Now let’s look at the House Journal:

—-

TWENTIETH DAY—Tuesday, February 3, 1903. House met pursuant to adjournment. Speaker Whitecotton in the chair. Prayer by the Chaplain. Journal of yesterday read and approved. Mr. Kirkham offered the following joint resolution, which was read and adopted: JOINT RESOLUTION. Whereas. Hon. Dorsey W. Shackietord, Congressman from the Eighth Missouri district, has introduced into the National House 0f Representatives a bill to create a national park at the famous Ha-Ha-Tonka region, in Camden county, Missouri; and Whereas, Lake Ha-Ha-Tonka, and the Niangua river, adjacent thereto, with the surrounding natural scenery and phenomena, have been pronounced by scientists and naturalists the most interesting and beautiful spot on earth; now, therefore, be it Resolved, That it is the sense of this House, the Senate concurring therein, that the same should be preserved to the people for all time as a national park, and to that end, we urgently request our Senators and Representatives in the National Congress to co-operate with Congressman Shackleford in his efforts to secure the passage of said bill; and be it further Resolved, That a copy of these resolutions, duly authenticated, be forwarded to each or our Senators and Representatives at Washington.

Mr.
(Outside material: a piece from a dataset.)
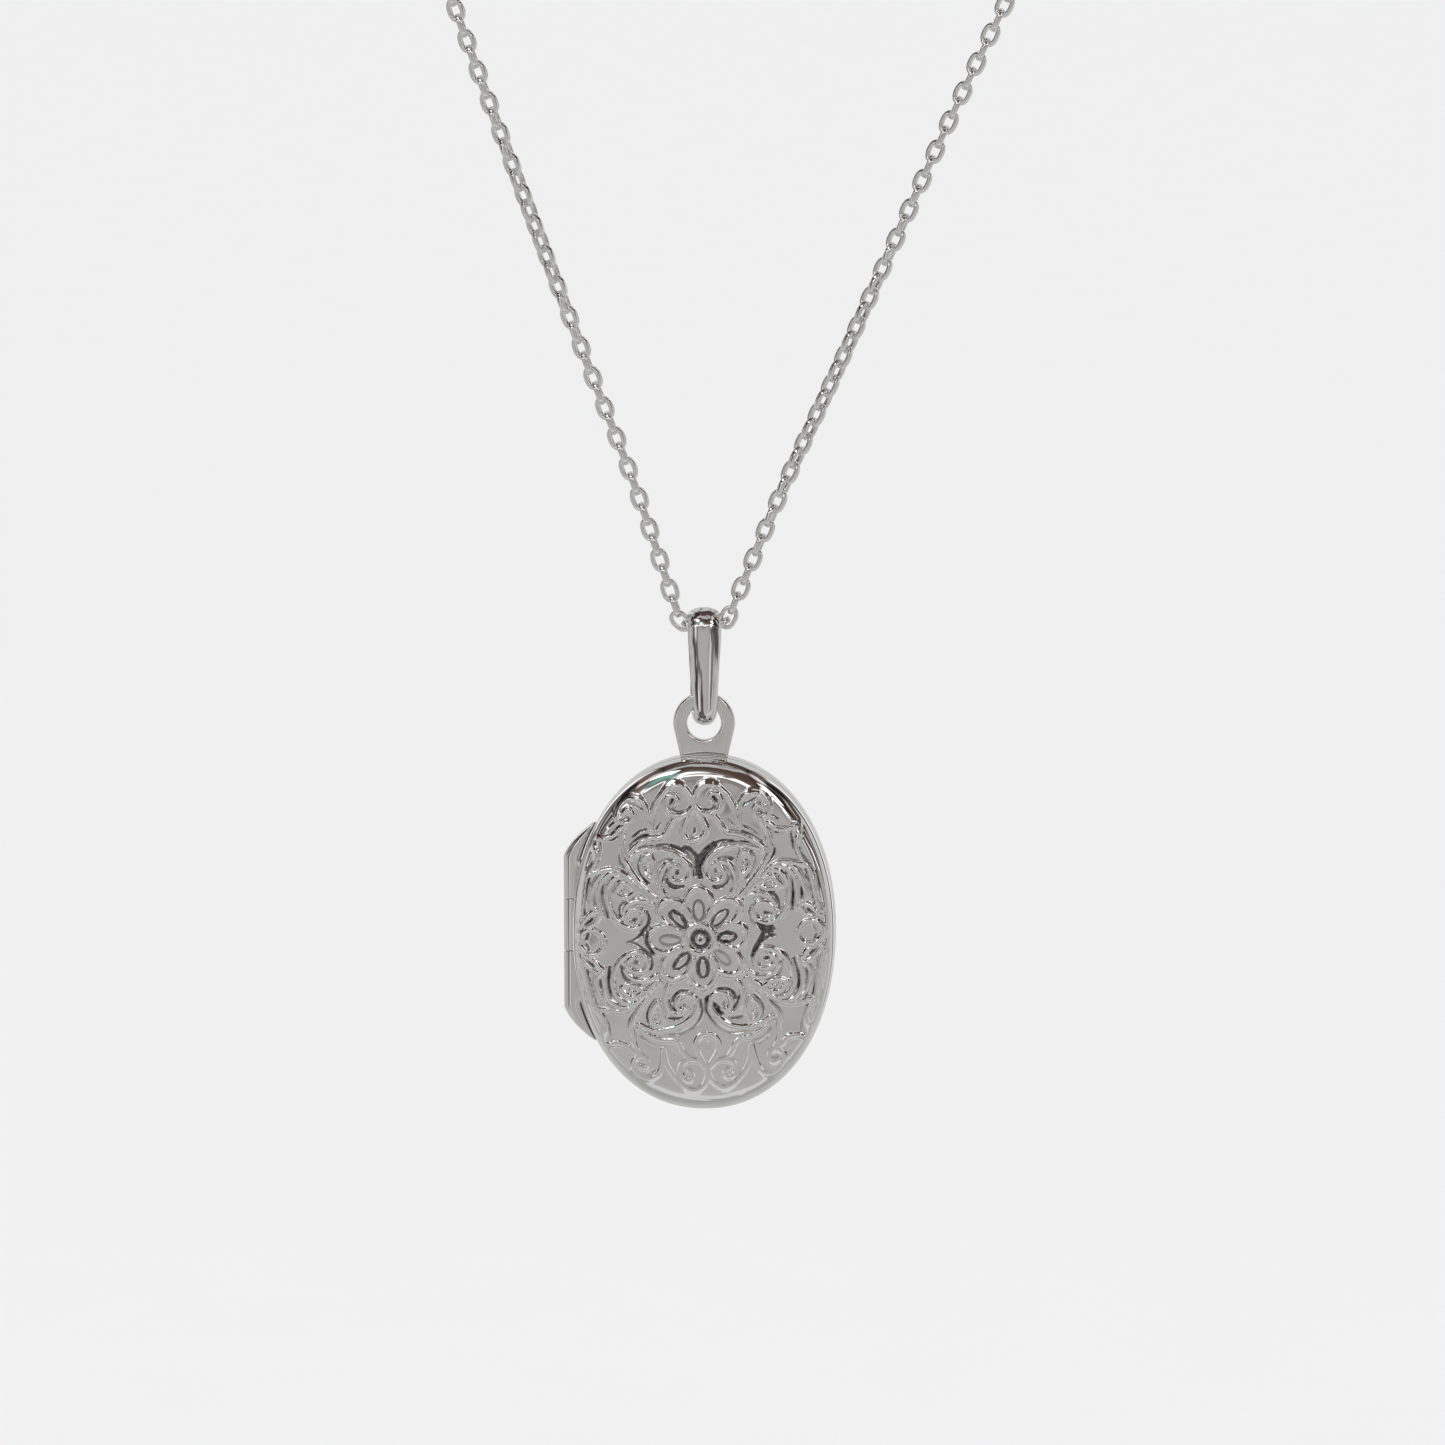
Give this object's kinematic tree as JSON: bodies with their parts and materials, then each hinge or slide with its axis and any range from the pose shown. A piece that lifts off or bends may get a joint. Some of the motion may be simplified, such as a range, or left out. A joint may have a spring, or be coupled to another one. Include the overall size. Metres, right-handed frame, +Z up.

Dolan presented a communication from the “Brotherhood of Daily Life,” condemning the passage of any legislation discriminating between the races; Which was read and referred to Committee on Railroads and Internal Improvements. Mr. Dolan presented a petition from the citizens of Jackson county to prohibit the sale of cigarettes to minors; Which was read and referred to Committee on Criminal Jurisprudence.

—-

But that’s not what happened at all when the House came into session that day.

The legislature in those days designated an official newspaper that would publish and bind the official journals at the end of the session.  It wasn’t that difficult at the end because the paper also published the daily journals and all the editors had to do at the end of the session was take all of that type that had been saved and print the bound volumes.

The House Journal for Tuesday February 3 had been published by the Jefferson City State Tribune on January 4 before the House approved the journal for the official record. THIS is what the journal said in the newspaper:

—-

TWENTIETH DAY—Tuesday, Feb. 2, 1903  (the newspaper had the date wrong)

House met pursuant to adjournment, Speaker Whitecotton in the chair.

Prayer by ________,

On motion of Mr. OFFICER, further reading of the House Journal was dispensed with.

MR COLDEN introduced the following resolution concerning the removal of the state capitol:

“Whereas, the pulpit and the press, the two recognized regulators of public morals and the public conscience, condemn Jefferson City, the seat of government of the state of Missouri, as a place where gambling, vice and immorality flourish without protest from the citizens or the officers of the law; and

“Whereas the seat of government was located at its present site in the days of stage coach and steamboat, and is without adequate railway facilities, and is unreasonably inaccessible to a majority of the people of the state, and is further unable to furnish ample accommodations for a capital city; and

“Whereas, the state of Missouri is practically out of debt and will soon be compelled to erect a new capitol commensurate to the needs of the state; therefore be it

“Resolved, That the Committee on Constitutional Amendments and Permanent Seat of Government be and is hereby instructed to prepare a joint and concurrent resolution, providing for the removal of the capitol to some point at or near one of the great railway centers of the state, to be determined by a commission to be appointed by the Governor, and to be submitted to the qualified voters at the next general election of the state of Missouri.”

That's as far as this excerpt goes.